こんにちは。アメリカで長年暮らしていると、“不労所得”の象徴として語られがちな「大家業」の実際が、イメージほど甘くないことを何度も耳にします。
先日読んだ記事では、なんと賃借人とその犬が部屋をメチャクチャにしてしまい、約1万7千ドル(約200万円近い)の修理費を請求しようとしているのに回収のめどが立たないという、おそろしいケースが紹介されていました。
しかも大家さんは軍の退役軍人で、この物件を運用しながら生活をやりくりしていたそうですから、痛手は計り知れません。
特に気の毒だと感じたのは、物件の管理を委託していたはずのプロパティマネジメント会社が、どうやら杜撰なテナント選定をしていたらしい点。
オーナーとしては不動産の知識が乏しい場合、管理会社にすべて任せてしまうのも仕方ありません。
私自身も
「委託して安心!」
と気を抜いてしまう感覚はわかるのですが、その結果、家賃滞納やペット禁止のルールを破るような借り手を入れられてしまい、結局泣きを見るケースは少なくないようです。
ちなみに、裁判所からは賃借人に支払い命令(損害賠償の判決)が出ても、実際にそのお金を回収するのはまったく別問題。
相手が財産や収入を持っていない場合は、裁判所で“資産査定”をするような手続きを取ったところで回収できないことも多いといいます。
逆に給料がある人なら15~25%くらいを差し押さえることもできるそうですが、もし行方をくらまされたり、そもそも安定収入がなかったりすれば絵に描いた餅です。
さらに読んでいて驚いたのは、こういう被害に遭っても、裁判・弁護士費用を捻出できないと負の連鎖にハマってしまうこと。
持ち家のローンは払わなきゃいけないし、物件を売るにしても修繕なしではなかなか買い手がつかない。
かといって修繕費もままならない──そんなジレンマに陥るのです。
もし弁護士を雇えないなら、米国ではFiverrやUpworkといったフリーランスサイトで、書類作成の手伝いを部分的に依頼するやり方もあるようですが、そこまで自分で動くのは相当パワーが要りそうです。

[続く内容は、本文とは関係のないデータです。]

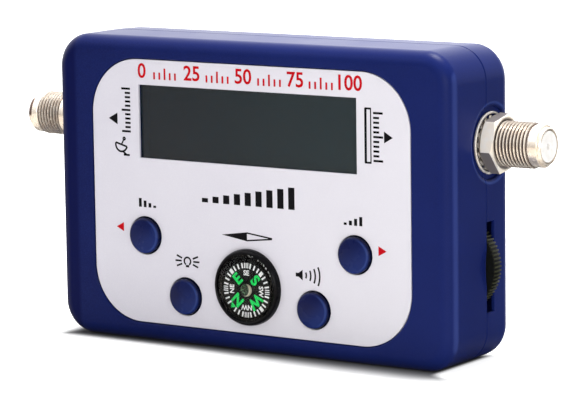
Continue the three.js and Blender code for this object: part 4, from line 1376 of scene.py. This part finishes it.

実際、このオーナーさんは内装のペンキ代を自腹で払い、床のカーペットはペットの排泄物で傷み、壁には子どもの落書きが残るなど、写真だけでも心が痛む状態でした。
いっそのこと
「業者に現状のまま買い取ってもらう」
とすら考えたそうですが、その場合は相場よりかなり安く買い叩かれる可能性が高いことになります。
競合する買い手が現れれば値段は上がりやすいので、たとえローン形式で修理費を工面してでもある程度きれいにしてから売りに出すほうが結果的に得策という考え方もあると思うのです。
この一件でいちばん学びたいのは、やはり
「人に物件を預けるなら、自分で管理会社をしっかり調査する」
という当たり前の教訓でしょうか。
安易に人に任せると、「入居者の審査」や「問題発生時の対応」をいい加減にされるリスクは常にあります。
管理会社との契約書を確認し、定期的に物件をチェックする仕組みを自分で把握し、万一トラブルがあっても最悪の事態に対処できるよう、ある程度の知識と費用を蓄えておく必要がありそうです。
日本からも、「いつか海外不動産を持ちたい」と考える方々も増えていますが、こういうトラブルは決して対岸の火事ではありません。
「家賃収入で楽して暮らす」
みたいな美味しい話ばかりに目を奪われず、ビジネスとしての覚悟を持つのが大切だと思います。